_Requirements:_
Take the material below and write it all out again exactly.

* BEGIN Provided data *

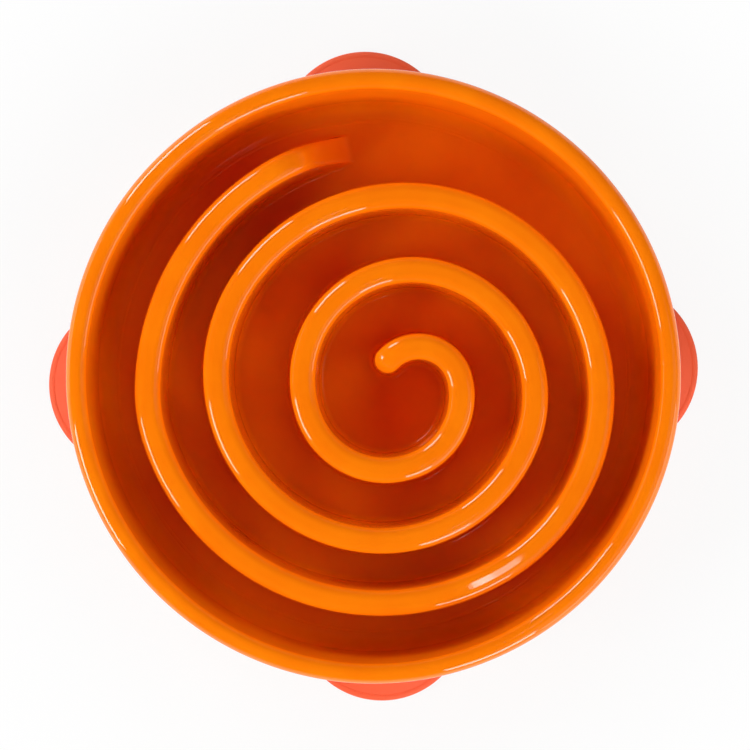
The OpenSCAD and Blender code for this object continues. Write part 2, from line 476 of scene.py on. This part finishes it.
@dataclass(frozen=True)
class SpiralPath:
    """The ridge's centre line: a chain of arcs that turn clockwise, each tangent to the last.

    Radii and the first centre are shares of the rim's radius, angles are in degrees, and the steps
    between stations, on the first arc and on the others, are in millimetres.
    """

    rim_r: float = RIM_R
    arc_share: tuple[float, ...] = (
        0.138, 0.241, 0.266, 0.359, 0.415, 0.51, 0.547, 0.634, 0.661, 0.776, 0.511, 0.834)
    arc_sweep: tuple[float, ...] = (
        123.8, 83.1, 90.9, 122.4, 99.8, 74.7, 118.2, 93.4, 108.8, 104.4, 18.6, 78.1)
    arc_start: float = 135.5
    centre_share: Point2 = (0.147, -0.046)
    first_step: float = 0.6
    step: float = 1.5

    def stations(self) -> list[Station]:
        """Even stations on each arc, closer together on the tight first one.

        Returns:
            The stations, from the nose to the ramp's foot.
        """
        found: list[Station] = []
        centre = (self.centre_share[0] * self.rim_r, self.centre_share[1] * self.rim_r)
        angle = math.radians(self.arc_start)
        way, radius = 0.0, self.arc_share[0] * self.rim_r
        for i, (share, sweep) in enumerate(zip(self.arc_share, self.arc_sweep)):
            shift = radius - share * self.rim_r
            radius = share * self.rim_r
            centre = (centre[0] + shift * math.cos(angle), centre[1] + shift * math.sin(angle))
            turn = math.radians(sweep)
            count = math.ceil(radius * turn / (self.step if i else self.first_step))
            for k in range(1 if i else 0, count + 1):
                a = angle - turn * k / count
                out = (math.cos(a), math.sin(a))
                spot = (centre[0] + radius * out[0], centre[1] + radius * out[1])
                found.append(Station(spot, out, way + radius * turn * k / count))
            angle -= turn
            way += radius * turn
        return found


@dataclass(frozen=True)
class RidgeSizes:
    """Sizes of the ridge's section, of the ramp that it ends in and of its nose.

    Lengths are in millimetres; the draft and the ramp's lean are in degrees. The crown keeps a thin edge
    strip, so that it is shaded flat, and the foot a margin of floor, in which the floor's sheet starts.
    """

    top: float = 44.0
    width: float = 11.4
    shoulder: float = 4.2
    root: float = 2.5
    draft: float = 2.0
    floor: float = FLOOR_Z
    ramp_lean: float = 56.0
    ramp_bend: float = 24.0
    ramp_toe: float = 4.0
    dome: float = 9.0
    dome_lead: float = 13.0
    flat_edge: float = 0.2
    margin: float = 0.4
    shoulder_steps: int = 10
    side_steps: int = 6
    root_steps: int = 9
    bend_steps: int = 24
    toe_steps: int = 8

    @property
    def toe_centre(self) -> Point2:
        """Centre of the fillet at the ramp's foot.

        Returns:
            The way from the ramp's start, and the height.
        """
        lean = math.radians(self.ramp_lean)
        sine, cosine = math.sin(lean), math.cos(lean)
        height = self.floor + self.ramp_toe
        fall = height - self.top + self.ramp_bend * (1 - cosine)
        return (self.ramp_bend * sine + (self.ramp_toe - fall * cosine) / sine, height)

    def section(self, depth: float) -> list[Point2]:
        """Half the section, from the crown's edge to the floor's face and a margin past it.

        Args:
            depth: Distance under the outer skin, 0 for the skin and the wall for the hollow.

        Returns:
            Offsets from the centre line and heights.
        """
        d = math.radians(self.draft)
        half_flat = self.width / 2 - self.shoulder
        high = self.top - self.shoulder
        side = (half_flat + self.shoulder * math.cos(d), high + self.shoulder * math.sin(d))
        low = self.floor + self.root
        root = (side[0] + (self.root - (low - side[1]) * math.sin(d)) / math.cos(d), low)
        points = [(half_flat - self.flat_edge, self.top - depth)]
        points += arc_points((half_flat, high), self.shoulder - depth, 90, self.draft, self.shoulder_steps)
        foot = arc_points(root, self.root + depth, 180 + self.draft, 270, self.root_steps)
        points += blend_points(points[-1], foot[0], self.side_steps) + foot
        points.append((points[-1][0] + self.margin, points[-1][1]))
        return points

    def ramp(self, depth: float) -> list[Point2]:
        """The crown's line down the ramp.

        Args:
            depth: Distance under the outer skin.

        Returns:
            Ways from the ramp's start and heights.
        """
        centre, lean = (0.0, self.top - self.ramp_bend), self.ramp_lean
        bend = arc_points(centre, self.ramp_bend - depth, 90, 90 - lean, self.bend_steps)
        return bend + arc_points(self.toe_centre, self.ramp_toe + depth, 270 - lean, 270, self.toe_steps)

    def nose_share(self, way: float) -> float:
        """Share of the ridge's height that is left near the nose, where its end is domed.

        Args:
            way: Way from the first station, less than 0 round the nose.

        Returns:
            The share, 1 where the dome has ended.
        """
        u = (self.dome_lead - way) / (self.dome_lead + self.width / 2)
        u = min(max(u, 0.0), 1.0)
        return 1 - self.dome * (1 - math.sqrt(1 - u * u)) / (self.top - self.floor)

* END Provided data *

_Completed exercise:_
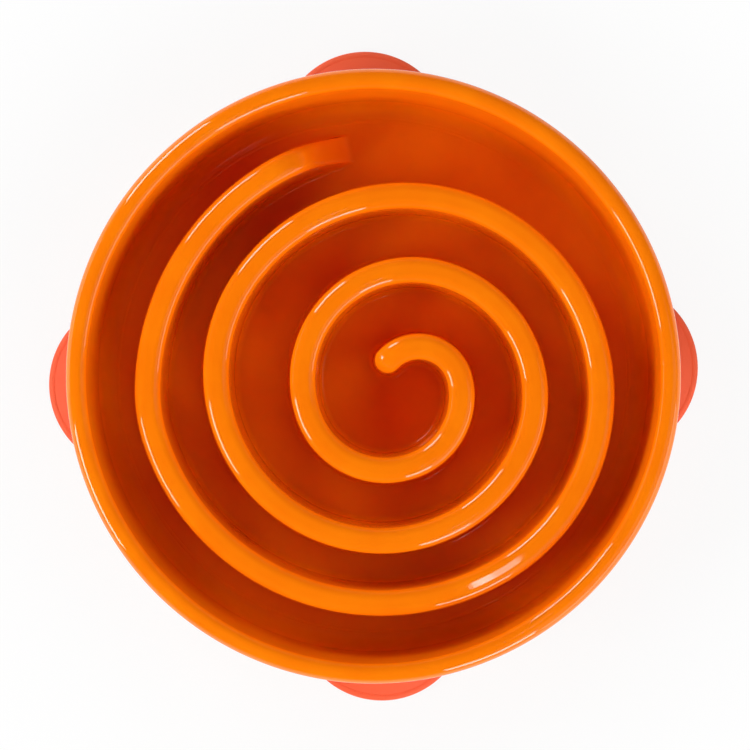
The OpenSCAD and Blender code for this object continues. Write part 2, from line 476 of scene.py on. This part finishes it.
@dataclass(frozen=True)
class SpiralPath:
    """The ridge's centre line: a chain of arcs that turn clockwise, each tangent to the last.

    Radii and the first centre are shares of the rim's radius, angles are in degrees, and the steps
    between stations, on the first arc and on the others, are in millimetres.
    """

    rim_r: float = RIM_R
    arc_share: tuple[float, ...] = (
        0.138, 0.241, 0.266, 0.359, 0.415, 0.51, 0.547, 0.634, 0.661, 0.776, 0.511, 0.834)
    arc_sweep: tuple[float, ...] = (
        123.8, 83.1, 90.9, 122.4, 99.8, 74.7, 118.2, 93.4, 108.8, 104.4, 18.6, 78.1)
    arc_start: float = 135.5
    centre_share: Point2 = (0.147, -0.046)
    first_step: float = 0.6
    step: float = 1.5

    def stations(self) -> list[Station]:
        """Even stations on each arc, closer together on the tight first one.

        Returns:
            The stations, from the nose to the ramp's foot.
        """
        found: list[Station] = []
        centre = (self.centre_share[0] * self.rim_r, self.centre_share[1] * self.rim_r)
        angle = math.radians(self.arc_start)
        way, radius = 0.0, self.arc_share[0] * self.rim_r
        for i, (share, sweep) in enumerate(zip(self.arc_share, self.arc_sweep)):
            shift = radius - share * self.rim_r
            radius = share * self.rim_r
            centre = (centre[0] + shift * math.cos(angle), centre[1] + shift * math.sin(angle))
            turn = math.radians(sweep)
            count = math.ceil(radius * turn / (self.step if i else self.first_step))
            for k in range(1 if i else 0, count + 1):
                a = angle - turn * k / count
                out = (math.cos(a), math.sin(a))
                spot = (centre[0] + radius * out[0], centre[1] + radius * out[1])
                found.append(Station(spot, out, way + radius * turn * k / count))
            angle -= turn
            way += radius * turn
        return found


@dataclass(frozen=True)
class RidgeSizes:
    """Sizes of the ridge's section, of the ramp that it ends in and of its nose.

    Lengths are in millimetres; the draft and the ramp's lean are in degrees. The crown keeps a thin edge
    strip, so that it is shaded flat, and the foot a margin of floor, in which the floor's sheet starts.
    """

    top: float = 44.0
    width: float = 11.4
    shoulder: float = 4.2
    root: float = 2.5
    draft: float = 2.0
    floor: float = FLOOR_Z
    ramp_lean: float = 56.0
    ramp_bend: float = 24.0
    ramp_toe: float = 4.0
    dome: float = 9.0
    dome_lead: float = 13.0
    flat_edge: float = 0.2
    margin: float = 0.4
    shoulder_steps: int = 10
    side_steps: int = 6
    root_steps: int = 9
    bend_steps: int = 24
    toe_steps: int = 8

    @property
    def toe_centre(self) -> Point2:
        """Centre of the fillet at the ramp's foot.

        Returns:
            The way from the ramp's start, and the height.
        """
        lean = math.radians(self.ramp_lean)
        sine, cosine = math.sin(lean), math.cos(lean)
        height = self.floor + self.ramp_toe
        fall = height - self.top + self.ramp_bend * (1 - cosine)
        return (self.ramp_bend * sine + (self.ramp_toe - fall * cosine) / sine, height)

    def section(self, depth: float) -> list[Point2]:
        """Half the section, from the crown's edge to the floor's face and a margin past it.

        Args:
            depth: Distance under the outer skin, 0 for the skin and the wall for the hollow.

        Returns:
            Offsets from the centre line and heights.
        """
        d = math.radians(self.draft)
        half_flat = self.width / 2 - self.shoulder
        high = self.top - self.shoulder
        side = (half_flat + self.shoulder * math.cos(d), high + self.shoulder * math.sin(d))
        low = self.floor + self.root
        root = (side[0] + (self.root - (low - side[1]) * math.sin(d)) / math.cos(d), low)
        points = [(half_flat - self.flat_edge, self.top - depth)]
        points += arc_points((half_flat, high), self.shoulder - depth, 90, self.draft, self.shoulder_steps)
        foot = arc_points(root, self.root + depth, 180 + self.draft, 270, self.root_steps)
        points += blend_points(points[-1], foot[0], self.side_steps) + foot
        points.append((points[-1][0] + self.margin, points[-1][1]))
        return points

    def ramp(self, depth: float) -> list[Point2]:
        """The crown's line down the ramp.

        Args:
            depth: Distance under the outer skin.

        Returns:
            Ways from the ramp's start and heights.
        """
        centre, lean = (0.0, self.top - self.ramp_bend), self.ramp_lean
        bend = arc_points(centre, self.ramp_bend - depth, 90, 90 - lean, self.bend_steps)
        return bend + arc_points(self.toe_centre, self.ramp_toe + depth, 270 - lean, 270, self.toe_steps)

    def nose_share(self, way: float) -> float:
        """Share of the ridge's height that is left near the nose, where its end is domed.

        Args:
            way: Way from the first station, less than 0 round the nose.

        Returns:
            The share, 1 where the dome has ended.
        """
        u = (self.dome_lead - way) / (self.dome_lead + self.width / 2)
        u = min(max(u, 0.0), 1.0)
        return 1 - self.dome * (1 - math.sqrt(1 - u * u)) / (self.top - self.floor)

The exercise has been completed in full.